Not hard enough. I received my first form rejection within 24 hours of sending the first query. Here we go again.

I laid under my desk at my day job where I work as a paralegal, surrounded by smart people I really like but who I’m so jealous of because they will always be more important and make more money than me because they have a piece of paper I don’t, and I wept. And when one of my coworkers found me, I blamed my period and ran to the bathroom to continue crying alone.

This isn’t my period. I haven’t gotten my period in three years. The doctors say it’s stress.  Stress I put on myself, or the world puts on me, I can’t be sure anymore. So no, this isn’t that. This is something else. This is the raw, ripe, stinging pain of rejection after rejection after rejection with no shining hope at the end of the tunnel. I am not good enough. I will never be good enough. I am what I am and what I am is not sufficient.

No one tells you about this part. No one records it. It’s not hopeful or pretty or tied neatly with an HEA and a bright red bow at the end. It’s bad for your look to look like no one wants you. But it’s the truth. And if I had a brand, which I don’t because you need to have a product to have a brand, it would be truth.

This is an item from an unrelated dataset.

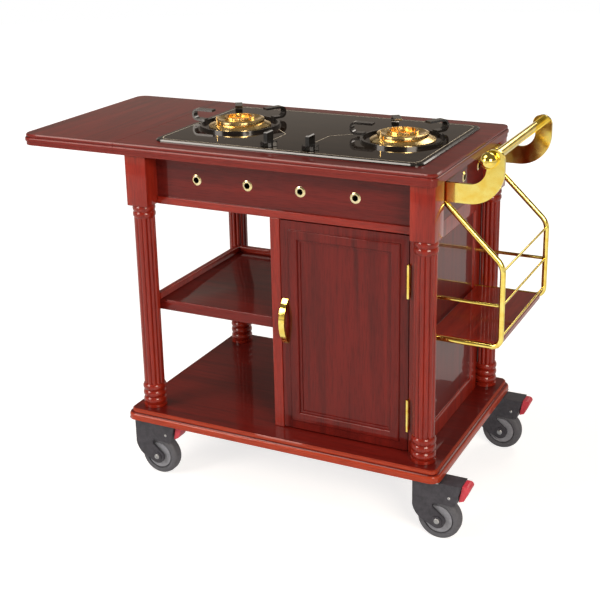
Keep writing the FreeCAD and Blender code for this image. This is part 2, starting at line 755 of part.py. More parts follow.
pull = body("door_pull")
pull_side = sketch(pull, "pull_side", "YZ_Plane")
pull_seat = -d.door_face
pull_span = d.pull_length / 2
bow_out = (pull_span * pull_span + d.pull_reach * d.pull_reach) / (2 * d.pull_reach)
inner_reach = d.pull_reach - d.pull_thick
inner_span = pull_span - d.pull_foot
bow_in = (inner_span * inner_span + inner_reach * inner_reach) / (2 * inner_reach)
outline(pull_side, [
    (pull_seat, -pull_span, bow_out), (pull_seat, -inner_span), (pull_seat, inner_span, -bow_in),
    (pull_seat, pull_span)])
pad(pull, pull_side, d.pull_wide)
place(pull, door_left + (d.door_band - d.pull_wide) / 2, ZERO, door_foot + d.pull_rise + pull_span)
keep(pull, "door_pull")


# ---------------------------------------------------------------------------
# Butt hinges: three knuckles about an axis along the piece's own z
# ---------------------------------------------------------------------------
def hinge_leaf(name, knuckles, tab, plate):
    """One hinge leaf. tab and plate are its plan at a knuckle of its own and at one of its mate's."""
    third = d.hinge_length / 3
    trim = d.knuckle_gap / 2
    solids = [box(name + "_plate", (plate[0], plate[1], ZERO), (plate[2], plate[3], d.hinge_length))]
    for index in knuckles:
        foot = third * index + trim
        head = third * (index + 1) - trim
        solids.append(rod("%s_barrel_%d" % (name, index), "z", d.knuckle_wide, (ZERO, ZERO, foot), head - foot))
        solids.append(box("%s_tab_%d" % (name, index), (tab[0], tab[1], foot), (tab[2], tab[3], head)))
    whole = fuse(name + "_whole", solids)
    bore = rod(name + "_bore", "z", d.hinge_pin + 2 * d.pin_fit, (ZERO, ZERO, -trim),
               d.hinge_length + d.knuckle_gap)
    return cut(name, whole, bore)


hinge_pin = rod("hinge_pin", "z", d.hinge_pin, (ZERO, ZERO, ZERO), d.hinge_length)
pins = []


def hinge_set(word, sources, places, rotation=None):
    """Copies the two leaves and the pin of a hinge to every place; equal leaves share a node."""
    for label, source in sources:
        group(label, [copy_at("%s_%d" % (label, index), source, x, y, z, rotation)
                      for index, (x, y, z) in enumerate(places)])
    pins.extend([copy_at("%s_pin_%d" % (word, index), hinge_pin, x, y, z, rotation)
                 for index, (x, y, z) in enumerate(places)])


knuckle_clear = d.knuckle_wide / 2 + d.knuckle_gap
plate_in = d.door_hinge_gap / 2 - d.hinge_plate
plate_out = d.door_hinge_gap / 2
door_fixed = hinge_leaf("stile_leaf", (0, 2), (plate_in, ZERO, plate_out, d.hinge_leaf),
                        (plate_in, knuckle_clear, plate_out, d.hinge_leaf))
door_moving = hinge_leaf("door_leaf", (1,), (-plate_out, ZERO, -plate_in, d.hinge_leaf),
                         (-plate_out, knuckle_clear, -plate_in, d.hinge_leaf))
hinge_set("door", (("door_hinge_stile_leaves", door_fixed), ("door_hinge_door_leaves", door_moving)),
          [(hinge_x, hinge_y, z) for z in (door_foot + d.door_hinge_rise, door_head - d.door_hinge_drop)])

catch_y = d.door_thick + d.catch_gap - d.door_face
board("door_catch", (divider_right, catch_y, block_foot - d.catch_high),
      (divider_right + d.catch_length, catch_y + d.catch_deep, block_foot))

plate_top = d.knuckle_wide / 2
plate_low = plate_top - d.leaf_plate
top_fixed = hinge_leaf("top_leaf", (0, 2), (ZERO, plate_low, d.leaf_hinge_leaf, plate_top),
                       (knuckle_clear, plate_low, d.leaf_hinge_leaf, plate_top))
leaf_moving = hinge_leaf("drop_leaf", (1,), (-d.leaf_hinge_leaf, plate_low, ZERO, plate_top),
                         (-d.leaf_hinge_leaf, plate_low, -knuckle_clear, plate_top))
hinge_set("leaf", (("leaf_hinge_top_leaves", top_fixed), ("leaf_hinge_drop_leaves", leaf_moving)),
          [(seam_x, side * d.leaf_hinge_y + d.hinge_length / 2, leaf_axis_z) for side in (-1, 1)], TO_FRONT)
group("hinge_pins", pins)


# ---------------------------------------------------------------------------
# Folding stays of the drop leaf: two links that lie in line while the leaf is up
# ---------------------------------------------------------------------------
stay_half = d.stay_wide / 2
stay_step = d.stay_thick + d.stay_gap
stay_a_x = seam_x - d.stay_leaf_reach
stay_a_z = top_under - d.stay_leaf_drop
stay_b_x = -side_out - d.stay_post_out
stay_b_z = leaf_axis_z - d.stay_post_drop
stay_run = stay_b_x - stay_a_x
stay_fall = stay_a_z - stay_b_z
stay_link = (stay_run * stay_run + stay_fall * stay_fall).root() / 2
stay_slope = math.degrees(math.atan2(num(stay_fall), num(stay_run)))
STAY_TURN = FreeCAD.Rotation(V(0, 1, 0), stay_slope)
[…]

Here’s the truth. We aren’t all going to get agents and book deals. There are far more of us than there are of them. We aren’t all going to be able to live the dream and make enough money writing to quit our day jobs and pursue our passion. So we need to have contingent dreams. If I could give any young writer advice it would be that: Have another dream. Have something else to care about. Have something else to pay your bills and sate your passion. Search for it if you have to. Demand it of yourself, even if it doesn’t come naturally, even if you’re sure the only thing you’ll ever want is to be a writer. Find. Something. Else.

For me, something else is photography and fostering kittens. Sometimes, something else can almost be my day job. But whatever it is for you, don’t let writing become who you are. Let it be part of you, but not all of you. Save some of you for you.

And when you’re down, find a way to get back up, no matter how hard it is.